Smart Money Steps Back

11.02.2026 Institutions sell, retail cools, and regulation hits the brakes

DAILY MARKET OVERVIEW

The Quiet Risk-Off Shift

👋 Hey, Crypto Enthusiasts! The numbers coming out this week tell a clear story. Smart money is moving, and not in the direction bulls were hoping for.

📉 Goldman Sachs quietly dumped a third of its Bitcoin holdings in Q4.

In its latest filing with the U.S. Securities and Exchange Commission, Goldman Sachs disclosed that it reduced its holdings of spot Bitcoin ETFs in the fourth quarter of 2025. As of Dec. 31, 2025, the firm held about 21.2 million shares across various spot bitcoin ETFs, with a combined value of $1.06 billion, according to its Form 13F filed Tuesday. That represents a 39.4% decline in share holdings compared with the third quarter.

They trimmed Ethereum too, by 27%. The only things they added were small starter positions in the newer XRP and Solana ETFs.

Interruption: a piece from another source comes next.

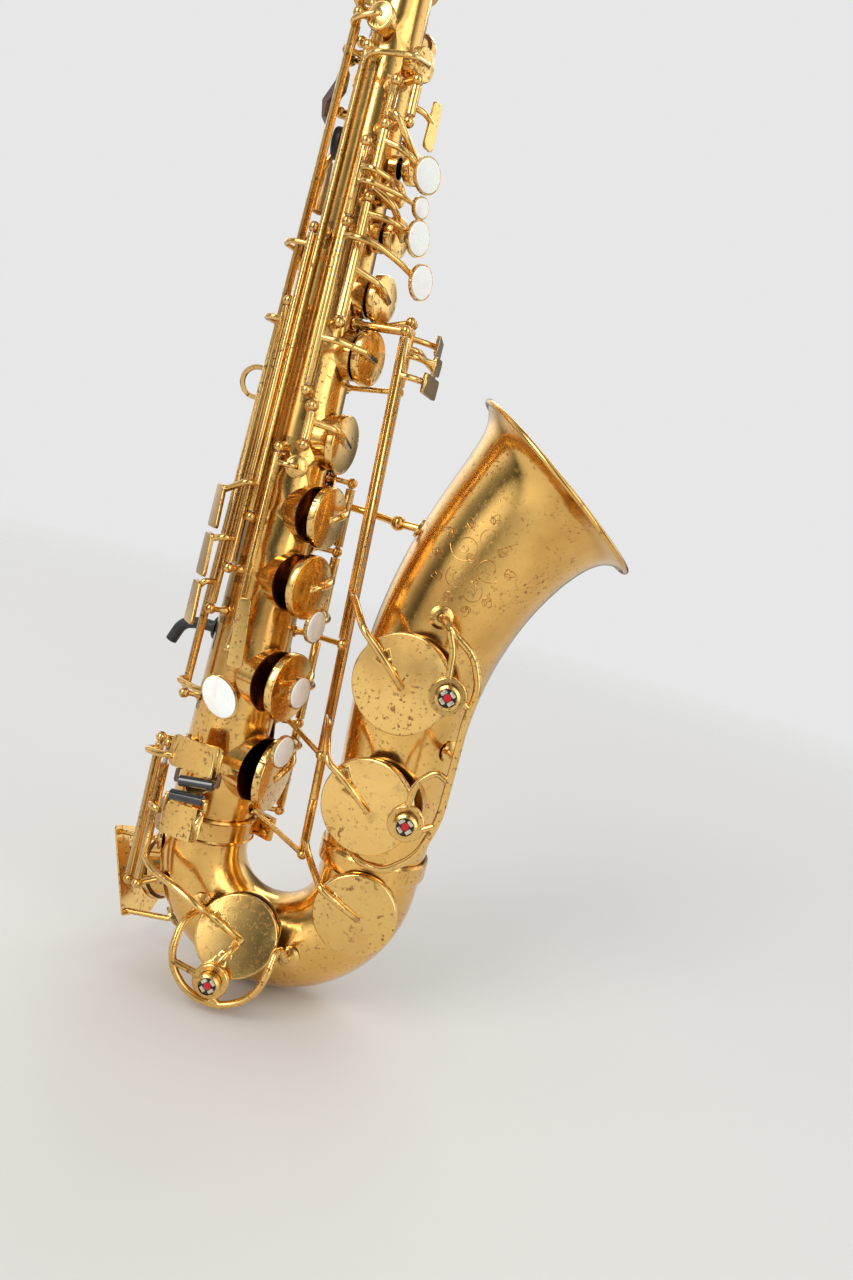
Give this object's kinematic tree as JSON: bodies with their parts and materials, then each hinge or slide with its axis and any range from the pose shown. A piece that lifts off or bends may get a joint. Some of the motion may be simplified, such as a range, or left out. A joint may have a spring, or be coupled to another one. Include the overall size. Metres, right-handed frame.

This isn't a full exit. But when one of the world's biggest banks is selling into weakness, it creates more fear.

🔻 Retail appetite has cooled just as much.

Robinhood reported earnings this week. Total revenue hit a record $1.28 billion, but crypto told a different story entirely.

Crypto trading revenue fell 38% year over year. App trading volumes dropped 52%. Options, equities, and subscriptions all grew. Crypto was the only weak spot.

When the platform that introduced millions of first-time buyers to crypto sees its crypto revenue nearly cut in half, that is a real signal. Everyday investor enthusiasm is simply not there right now.

🏢 On the regulatory front, the stablecoin bill hit a wall.

Crypto firms and major banks met at the White House this week to resolve the stablecoin yield debate.

They left without a deal.  

Banks want a full ban on any yield or reward tied to holding stablecoins. Their concern is simple: stablecoins that pay yield compete directly with savings accounts, and banks are not going to let deposits walk out the door without a fight.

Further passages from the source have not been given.